> WHAT IS BEING ASKED:
Quote all of the data below exactly, please.

> GIVEN MATERIAL:
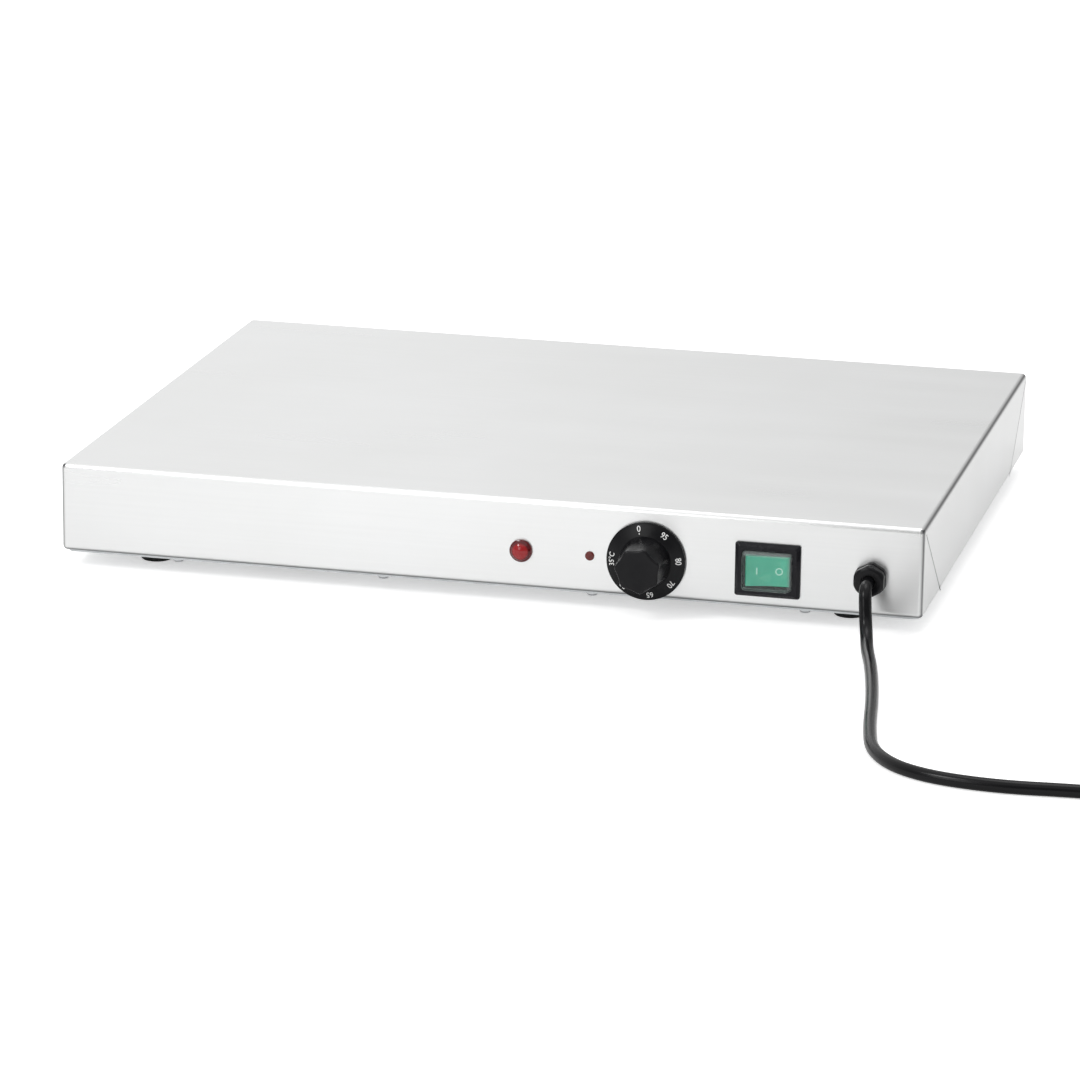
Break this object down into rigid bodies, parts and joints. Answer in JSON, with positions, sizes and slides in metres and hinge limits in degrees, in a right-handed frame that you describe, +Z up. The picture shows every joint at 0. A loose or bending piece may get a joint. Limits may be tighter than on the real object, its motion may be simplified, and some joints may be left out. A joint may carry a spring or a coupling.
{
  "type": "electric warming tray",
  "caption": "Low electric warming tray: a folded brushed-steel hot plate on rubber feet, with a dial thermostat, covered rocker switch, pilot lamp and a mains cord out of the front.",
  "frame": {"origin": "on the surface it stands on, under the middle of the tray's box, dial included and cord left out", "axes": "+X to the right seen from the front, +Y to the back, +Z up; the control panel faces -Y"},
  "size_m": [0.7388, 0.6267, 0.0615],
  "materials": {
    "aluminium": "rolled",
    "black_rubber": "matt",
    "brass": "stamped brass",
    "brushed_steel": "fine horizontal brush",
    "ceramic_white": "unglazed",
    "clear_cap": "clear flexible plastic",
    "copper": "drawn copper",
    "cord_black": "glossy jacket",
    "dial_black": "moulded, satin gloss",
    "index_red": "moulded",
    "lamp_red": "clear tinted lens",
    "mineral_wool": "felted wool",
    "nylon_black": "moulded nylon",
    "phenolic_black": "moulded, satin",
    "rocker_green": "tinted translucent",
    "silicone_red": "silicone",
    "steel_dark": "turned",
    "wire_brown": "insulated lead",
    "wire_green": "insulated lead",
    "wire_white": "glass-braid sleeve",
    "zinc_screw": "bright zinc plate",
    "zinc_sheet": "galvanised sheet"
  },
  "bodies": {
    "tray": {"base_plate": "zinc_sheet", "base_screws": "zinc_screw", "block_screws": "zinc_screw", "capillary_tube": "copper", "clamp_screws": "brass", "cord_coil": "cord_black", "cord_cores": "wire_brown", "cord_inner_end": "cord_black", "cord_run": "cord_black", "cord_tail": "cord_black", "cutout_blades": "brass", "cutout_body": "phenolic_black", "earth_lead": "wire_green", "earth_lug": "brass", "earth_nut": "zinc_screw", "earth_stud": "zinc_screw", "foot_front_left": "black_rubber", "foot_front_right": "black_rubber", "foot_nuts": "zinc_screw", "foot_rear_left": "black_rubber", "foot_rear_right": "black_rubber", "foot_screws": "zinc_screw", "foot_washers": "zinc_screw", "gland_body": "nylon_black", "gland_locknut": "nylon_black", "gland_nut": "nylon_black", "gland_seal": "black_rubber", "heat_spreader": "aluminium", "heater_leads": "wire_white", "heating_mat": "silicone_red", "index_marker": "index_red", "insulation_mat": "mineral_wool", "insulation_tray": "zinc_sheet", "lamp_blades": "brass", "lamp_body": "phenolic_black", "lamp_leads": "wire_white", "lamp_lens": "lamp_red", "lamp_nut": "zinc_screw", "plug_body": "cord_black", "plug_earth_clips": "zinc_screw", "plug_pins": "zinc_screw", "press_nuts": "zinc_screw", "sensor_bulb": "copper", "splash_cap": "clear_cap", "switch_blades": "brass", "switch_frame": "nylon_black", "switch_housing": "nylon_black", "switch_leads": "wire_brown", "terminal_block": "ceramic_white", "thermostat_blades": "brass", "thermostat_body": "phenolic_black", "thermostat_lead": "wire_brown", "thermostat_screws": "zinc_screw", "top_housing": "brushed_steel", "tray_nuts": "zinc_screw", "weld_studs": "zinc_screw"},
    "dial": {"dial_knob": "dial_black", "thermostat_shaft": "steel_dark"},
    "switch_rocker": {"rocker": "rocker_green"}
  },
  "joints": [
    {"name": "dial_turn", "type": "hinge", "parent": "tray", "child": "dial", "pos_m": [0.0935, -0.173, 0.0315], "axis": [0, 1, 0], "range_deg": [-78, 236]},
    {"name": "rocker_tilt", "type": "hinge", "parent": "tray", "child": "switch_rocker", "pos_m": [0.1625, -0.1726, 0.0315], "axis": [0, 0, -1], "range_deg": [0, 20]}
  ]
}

> EXERCISE SOLUTION:
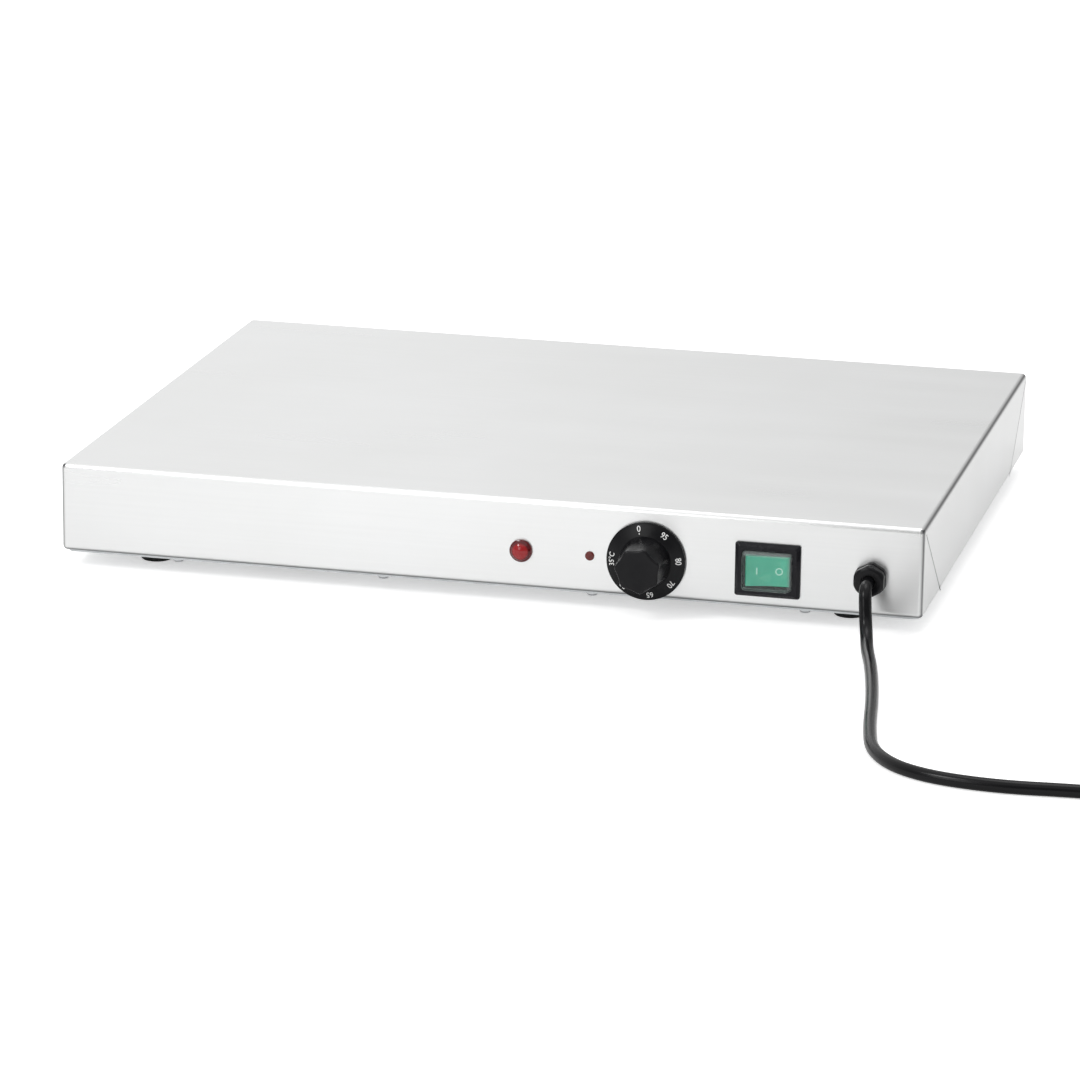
Break this object down into rigid bodies, parts and joints. Answer in JSON, with positions, sizes and slides in metres and hinge limits in degrees, in a right-handed frame that you describe, +Z up. The picture shows every joint at 0. A loose or bending piece may get a joint. Limits may be tighter than on the real object, its motion may be simplified, and some joints may be left out. A joint may carry a spring or a coupling.
{
  "type": "electric warming tray",
  "caption": "Low electric warming tray: a folded brushed-steel hot plate on rubber feet, with a dial thermostat, covered rocker switch, pilot lamp and a mains cord out of the front.",
  "frame": {"origin": "on the surface it stands on, under the middle of the tray's box, dial included and cord left out", "axes": "+X to the right seen from the front, +Y to the back, +Z up; the control panel faces -Y"},
  "size_m": [0.7388, 0.6267, 0.0615],
  "materials": {
    "aluminium": "rolled",
    "black_rubber": "matt",
    "brass": "stamped brass",
    "brushed_steel": "fine horizontal brush",
    "ceramic_white": "unglazed",
    "clear_cap": "clear flexible plastic",
    "copper": "drawn copper",
    "cord_black": "glossy jacket",
    "dial_black": "moulded, satin gloss",
    "index_red": "moulded",
    "lamp_red": "clear tinted lens",
    "mineral_wool": "felted wool",
    "nylon_black": "moulded nylon",
    "phenolic_black": "moulded, satin",
    "rocker_green": "tinted translucent",
    "silicone_red": "silicone",
    "steel_dark": "turned",
    "wire_brown": "insulated lead",
    "wire_green": "insulated lead",
    "wire_white": "glass-braid sleeve",
    "zinc_screw": "bright zinc plate",
    "zinc_sheet": "galvanised sheet"
  },
  "bodies": {
    "tray": {"base_plate": "zinc_sheet", "base_screws": "zinc_screw", "block_screws": "zinc_screw", "capillary_tube": "copper", "clamp_screws": "brass", "cord_coil": "cord_black", "cord_cores": "wire_brown", "cord_inner_end": "cord_black", "cord_run": "cord_black", "cord_tail": "cord_black", "cutout_blades": "brass", "cutout_body": "phenolic_black", "earth_lead": "wire_green", "earth_lug": "brass", "earth_nut": "zinc_screw", "earth_stud": "zinc_screw", "foot_front_left": "black_rubber", "foot_front_right": "black_rubber", "foot_nuts": "zinc_screw", "foot_rear_left": "black_rubber", "foot_rear_right": "black_rubber", "foot_screws": "zinc_screw", "foot_washers": "zinc_screw", "gland_body": "nylon_black", "gland_locknut": "nylon_black", "gland_nut": "nylon_black", "gland_seal": "black_rubber", "heat_spreader": "aluminium", "heater_leads": "wire_white", "heating_mat": "silicone_red", "index_marker": "index_red", "insulation_mat": "mineral_wool", "insulation_tray": "zinc_sheet", "lamp_blades": "brass", "lamp_body": "phenolic_black", "lamp_leads": "wire_white", "lamp_lens": "lamp_red", "lamp_nut": "zinc_screw", "plug_body": "cord_black", "plug_earth_clips": "zinc_screw", "plug_pins": "zinc_screw", "press_nuts": "zinc_screw", "sensor_bulb": "copper", "splash_cap": "clear_cap", "switch_blades": "brass", "switch_frame": "nylon_black", "switch_housing": "nylon_black", "switch_leads": "wire_brown", "terminal_block": "ceramic_white", "thermostat_blades": "brass", "thermostat_body": "phenolic_black", "thermostat_lead": "wire_brown", "thermostat_screws": "zinc_screw", "top_housing": "brushed_steel", "tray_nuts": "zinc_screw", "weld_studs": "zinc_screw"},
    "dial": {"dial_knob": "dial_black", "thermostat_shaft": "steel_dark"},
    "switch_rocker": {"rocker": "rocker_green"}
  },
  "joints": [
    {"name": "dial_turn", "type": "hinge", "parent": "tray", "child": "dial", "pos_m": [0.0935, -0.173, 0.0315], "axis": [0, 1, 0], "range_deg": [-78, 236]},
    {"name": "rocker_tilt", "type": "hinge", "parent": "tray", "child": "switch_rocker", "pos_m": [0.1625, -0.1726, 0.0315], "axis": [0, 0, -1], "range_deg": [0, 20]}
  ]
}